**** Data section

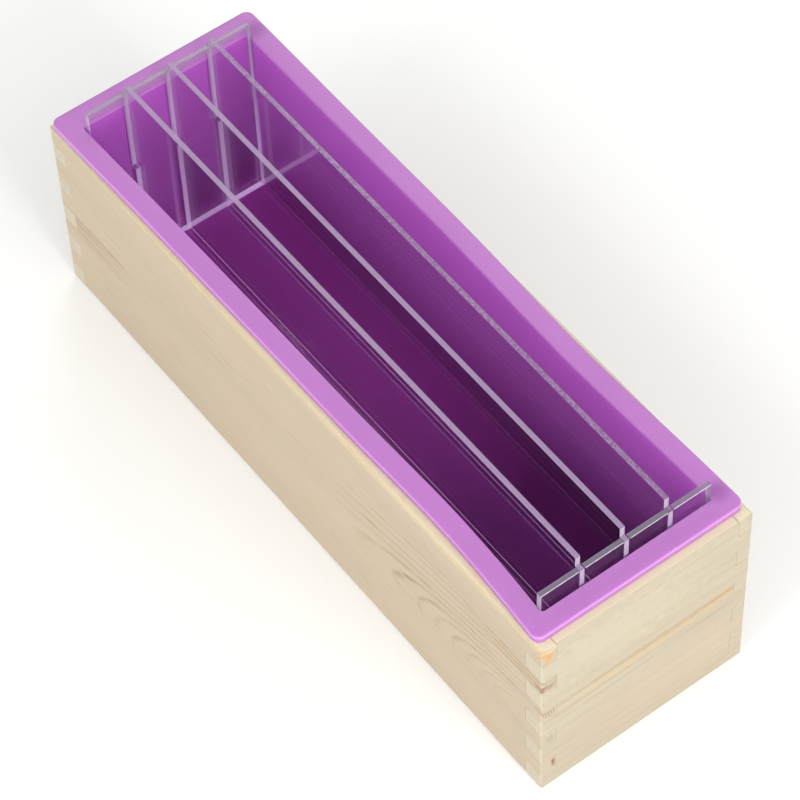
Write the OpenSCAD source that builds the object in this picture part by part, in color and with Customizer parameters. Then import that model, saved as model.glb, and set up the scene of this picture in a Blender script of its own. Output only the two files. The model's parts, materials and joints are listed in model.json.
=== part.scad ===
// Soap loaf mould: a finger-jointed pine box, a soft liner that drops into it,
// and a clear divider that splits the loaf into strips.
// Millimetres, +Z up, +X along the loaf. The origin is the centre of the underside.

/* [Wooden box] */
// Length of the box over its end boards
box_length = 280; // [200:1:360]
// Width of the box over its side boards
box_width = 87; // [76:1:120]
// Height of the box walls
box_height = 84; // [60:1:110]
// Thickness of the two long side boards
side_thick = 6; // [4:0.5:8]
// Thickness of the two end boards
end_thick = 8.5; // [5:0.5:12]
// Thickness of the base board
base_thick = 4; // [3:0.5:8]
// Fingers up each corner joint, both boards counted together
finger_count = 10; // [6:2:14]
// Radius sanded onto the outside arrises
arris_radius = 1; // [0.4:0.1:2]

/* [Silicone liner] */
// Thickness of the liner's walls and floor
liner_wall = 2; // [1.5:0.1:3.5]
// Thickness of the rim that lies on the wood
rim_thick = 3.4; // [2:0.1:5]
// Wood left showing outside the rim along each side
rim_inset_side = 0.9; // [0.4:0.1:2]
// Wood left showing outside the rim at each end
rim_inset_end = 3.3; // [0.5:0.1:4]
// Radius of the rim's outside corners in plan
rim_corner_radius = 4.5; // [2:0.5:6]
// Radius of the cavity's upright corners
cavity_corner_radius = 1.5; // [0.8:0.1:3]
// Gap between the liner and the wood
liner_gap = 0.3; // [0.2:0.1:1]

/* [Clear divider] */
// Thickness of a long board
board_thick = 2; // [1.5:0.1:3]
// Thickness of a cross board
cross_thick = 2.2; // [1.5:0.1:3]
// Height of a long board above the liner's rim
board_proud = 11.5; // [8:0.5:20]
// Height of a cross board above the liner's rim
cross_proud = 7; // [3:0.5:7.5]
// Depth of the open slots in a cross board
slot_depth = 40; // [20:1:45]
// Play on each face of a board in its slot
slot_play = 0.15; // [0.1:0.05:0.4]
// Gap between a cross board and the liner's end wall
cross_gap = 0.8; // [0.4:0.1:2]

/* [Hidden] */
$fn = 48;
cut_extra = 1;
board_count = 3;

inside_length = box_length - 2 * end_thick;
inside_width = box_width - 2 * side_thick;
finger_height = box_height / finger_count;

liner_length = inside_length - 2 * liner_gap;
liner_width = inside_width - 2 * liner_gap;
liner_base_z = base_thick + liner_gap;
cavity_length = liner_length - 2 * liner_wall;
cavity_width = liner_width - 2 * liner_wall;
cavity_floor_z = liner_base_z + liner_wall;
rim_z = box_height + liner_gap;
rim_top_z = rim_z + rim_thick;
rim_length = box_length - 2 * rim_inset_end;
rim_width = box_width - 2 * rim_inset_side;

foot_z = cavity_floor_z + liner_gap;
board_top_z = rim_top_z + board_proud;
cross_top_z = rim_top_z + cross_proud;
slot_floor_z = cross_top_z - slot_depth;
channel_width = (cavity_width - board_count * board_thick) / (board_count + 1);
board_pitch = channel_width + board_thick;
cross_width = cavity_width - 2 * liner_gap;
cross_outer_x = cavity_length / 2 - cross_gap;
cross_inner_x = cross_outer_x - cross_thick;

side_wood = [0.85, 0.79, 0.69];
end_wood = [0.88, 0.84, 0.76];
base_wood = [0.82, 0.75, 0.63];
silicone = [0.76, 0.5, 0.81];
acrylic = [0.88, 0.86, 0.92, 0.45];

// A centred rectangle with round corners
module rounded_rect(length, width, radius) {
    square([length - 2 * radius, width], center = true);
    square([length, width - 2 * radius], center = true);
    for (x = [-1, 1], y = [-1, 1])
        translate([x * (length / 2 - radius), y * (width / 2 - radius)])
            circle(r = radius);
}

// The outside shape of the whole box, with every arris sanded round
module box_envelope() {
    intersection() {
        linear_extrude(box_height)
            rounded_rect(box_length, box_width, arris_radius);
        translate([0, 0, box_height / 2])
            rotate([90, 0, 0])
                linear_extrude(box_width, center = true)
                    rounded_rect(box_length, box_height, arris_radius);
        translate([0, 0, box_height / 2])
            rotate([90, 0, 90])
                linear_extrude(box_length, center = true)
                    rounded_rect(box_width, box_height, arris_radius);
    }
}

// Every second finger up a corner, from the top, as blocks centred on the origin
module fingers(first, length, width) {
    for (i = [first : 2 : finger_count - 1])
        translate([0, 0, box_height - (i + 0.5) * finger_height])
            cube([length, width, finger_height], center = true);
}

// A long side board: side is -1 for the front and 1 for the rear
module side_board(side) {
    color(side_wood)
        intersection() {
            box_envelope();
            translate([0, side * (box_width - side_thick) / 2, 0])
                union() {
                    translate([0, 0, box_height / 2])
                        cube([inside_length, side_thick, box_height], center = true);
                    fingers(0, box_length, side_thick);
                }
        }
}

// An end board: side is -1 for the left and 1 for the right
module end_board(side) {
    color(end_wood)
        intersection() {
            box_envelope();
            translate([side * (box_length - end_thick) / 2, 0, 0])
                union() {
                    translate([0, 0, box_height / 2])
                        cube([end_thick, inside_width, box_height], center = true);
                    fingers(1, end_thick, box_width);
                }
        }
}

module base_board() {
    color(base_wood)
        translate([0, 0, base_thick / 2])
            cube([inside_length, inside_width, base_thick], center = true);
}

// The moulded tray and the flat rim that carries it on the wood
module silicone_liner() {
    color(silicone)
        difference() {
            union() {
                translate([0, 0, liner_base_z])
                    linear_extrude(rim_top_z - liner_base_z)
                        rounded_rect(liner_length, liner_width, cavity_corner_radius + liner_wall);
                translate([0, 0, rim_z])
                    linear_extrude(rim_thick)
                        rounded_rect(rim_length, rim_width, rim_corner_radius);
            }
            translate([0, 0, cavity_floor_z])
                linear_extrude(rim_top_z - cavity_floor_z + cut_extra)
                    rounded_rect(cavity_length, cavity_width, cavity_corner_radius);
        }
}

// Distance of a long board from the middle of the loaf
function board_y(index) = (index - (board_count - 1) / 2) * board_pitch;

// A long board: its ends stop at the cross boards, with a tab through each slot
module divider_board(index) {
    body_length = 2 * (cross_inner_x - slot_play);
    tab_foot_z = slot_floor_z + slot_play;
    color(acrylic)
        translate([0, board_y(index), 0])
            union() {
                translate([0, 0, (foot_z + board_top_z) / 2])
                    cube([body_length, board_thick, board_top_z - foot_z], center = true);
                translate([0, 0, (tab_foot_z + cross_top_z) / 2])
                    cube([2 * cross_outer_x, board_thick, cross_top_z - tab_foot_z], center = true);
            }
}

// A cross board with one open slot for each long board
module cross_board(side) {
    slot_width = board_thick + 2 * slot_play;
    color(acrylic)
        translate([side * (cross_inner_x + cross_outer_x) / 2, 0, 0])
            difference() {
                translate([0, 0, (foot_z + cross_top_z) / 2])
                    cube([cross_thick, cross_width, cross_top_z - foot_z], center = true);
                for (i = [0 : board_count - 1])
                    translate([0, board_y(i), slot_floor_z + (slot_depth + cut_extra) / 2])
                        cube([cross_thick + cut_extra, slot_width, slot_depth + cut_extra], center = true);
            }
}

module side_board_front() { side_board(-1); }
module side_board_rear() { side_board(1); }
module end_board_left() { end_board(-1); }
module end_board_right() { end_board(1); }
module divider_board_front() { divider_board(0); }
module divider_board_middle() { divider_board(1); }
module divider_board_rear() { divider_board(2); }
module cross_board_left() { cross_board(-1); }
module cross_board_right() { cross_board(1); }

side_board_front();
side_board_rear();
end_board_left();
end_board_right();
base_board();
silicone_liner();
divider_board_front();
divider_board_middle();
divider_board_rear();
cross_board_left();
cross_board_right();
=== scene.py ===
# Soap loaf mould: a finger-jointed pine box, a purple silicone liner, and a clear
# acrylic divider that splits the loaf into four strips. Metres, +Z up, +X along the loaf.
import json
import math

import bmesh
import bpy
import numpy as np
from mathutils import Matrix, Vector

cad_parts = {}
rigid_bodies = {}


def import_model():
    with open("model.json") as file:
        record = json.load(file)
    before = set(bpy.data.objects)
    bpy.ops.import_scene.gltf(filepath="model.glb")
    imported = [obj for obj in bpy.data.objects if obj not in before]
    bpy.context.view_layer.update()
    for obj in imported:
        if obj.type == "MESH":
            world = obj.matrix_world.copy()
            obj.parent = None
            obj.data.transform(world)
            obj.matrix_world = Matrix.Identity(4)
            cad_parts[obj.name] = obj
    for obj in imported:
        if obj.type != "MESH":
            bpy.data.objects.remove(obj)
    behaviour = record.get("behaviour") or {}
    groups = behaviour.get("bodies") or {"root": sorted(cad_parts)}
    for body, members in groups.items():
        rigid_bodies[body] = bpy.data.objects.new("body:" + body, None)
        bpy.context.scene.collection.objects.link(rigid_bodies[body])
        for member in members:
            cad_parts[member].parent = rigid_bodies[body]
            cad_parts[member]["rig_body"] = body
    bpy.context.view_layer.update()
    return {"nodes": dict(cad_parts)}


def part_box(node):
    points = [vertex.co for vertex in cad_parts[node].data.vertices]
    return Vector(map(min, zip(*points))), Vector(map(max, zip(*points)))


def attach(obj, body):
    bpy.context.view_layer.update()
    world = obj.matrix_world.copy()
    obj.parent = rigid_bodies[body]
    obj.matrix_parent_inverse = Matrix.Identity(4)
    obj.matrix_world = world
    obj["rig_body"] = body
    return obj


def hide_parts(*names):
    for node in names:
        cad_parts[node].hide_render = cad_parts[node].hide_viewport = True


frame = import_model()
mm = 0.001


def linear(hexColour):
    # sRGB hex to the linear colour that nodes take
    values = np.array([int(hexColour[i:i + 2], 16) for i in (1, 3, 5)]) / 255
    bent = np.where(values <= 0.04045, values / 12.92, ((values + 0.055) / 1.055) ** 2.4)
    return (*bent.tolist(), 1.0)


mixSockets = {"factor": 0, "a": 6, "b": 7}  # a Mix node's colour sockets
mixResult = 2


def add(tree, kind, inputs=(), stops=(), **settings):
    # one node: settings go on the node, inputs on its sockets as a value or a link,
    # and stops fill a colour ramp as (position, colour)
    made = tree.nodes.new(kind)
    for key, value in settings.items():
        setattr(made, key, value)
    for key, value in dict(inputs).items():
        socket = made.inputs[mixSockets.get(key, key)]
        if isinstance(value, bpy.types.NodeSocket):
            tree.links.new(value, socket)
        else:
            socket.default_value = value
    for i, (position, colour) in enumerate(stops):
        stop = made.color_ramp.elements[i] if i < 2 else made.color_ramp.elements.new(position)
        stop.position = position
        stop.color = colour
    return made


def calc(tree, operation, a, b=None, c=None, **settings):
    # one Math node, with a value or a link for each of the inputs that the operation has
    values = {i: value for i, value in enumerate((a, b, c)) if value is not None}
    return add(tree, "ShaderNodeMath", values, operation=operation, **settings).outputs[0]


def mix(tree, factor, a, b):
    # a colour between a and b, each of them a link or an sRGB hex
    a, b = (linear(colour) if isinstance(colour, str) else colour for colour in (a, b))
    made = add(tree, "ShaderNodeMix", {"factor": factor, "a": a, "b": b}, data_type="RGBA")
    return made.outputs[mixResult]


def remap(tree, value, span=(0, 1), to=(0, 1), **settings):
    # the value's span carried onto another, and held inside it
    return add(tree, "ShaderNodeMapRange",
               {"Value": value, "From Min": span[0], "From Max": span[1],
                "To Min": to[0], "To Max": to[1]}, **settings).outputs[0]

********

The exercise:
Extract the first line above and each line after it up to and including the one with "arris_radius = 1; // [0.4:0.1:2]", please, exactly and with nothing else.

Expected answer:
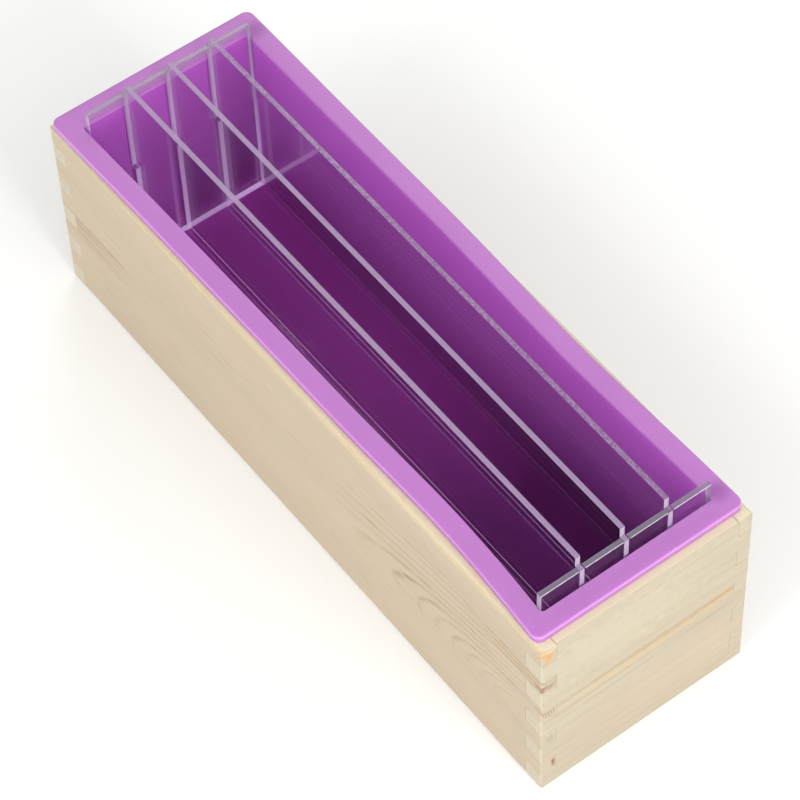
Write the OpenSCAD source that builds the object in this picture part by part, in color and with Customizer parameters. Then import that model, saved as model.glb, and set up the scene of this picture in a Blender script of its own. Output only the two files. The model's parts, materials and joints are listed in model.json.
=== part.scad ===
// Soap loaf mould: a finger-jointed pine box, a soft liner that drops into it,
// and a clear divider that splits the loaf into strips.
// Millimetres, +Z up, +X along the loaf. The origin is the centre of the underside.

/* [Wooden box] */
// Length of the box over its end boards
box_length = 280; // [200:1:360]
// Width of the box over its side boards
box_width = 87; // [76:1:120]
// Height of the box walls
box_height = 84; // [60:1:110]
// Thickness of the two long side boards
side_thick = 6; // [4:0.5:8]
// Thickness of the two end boards
end_thick = 8.5; // [5:0.5:12]
// Thickness of the base board
base_thick = 4; // [3:0.5:8]
// Fingers up each corner joint, both boards counted together
finger_count = 10; // [6:2:14]
// Radius sanded onto the outside arrises
arris_radius = 1; // [0.4:0.1:2]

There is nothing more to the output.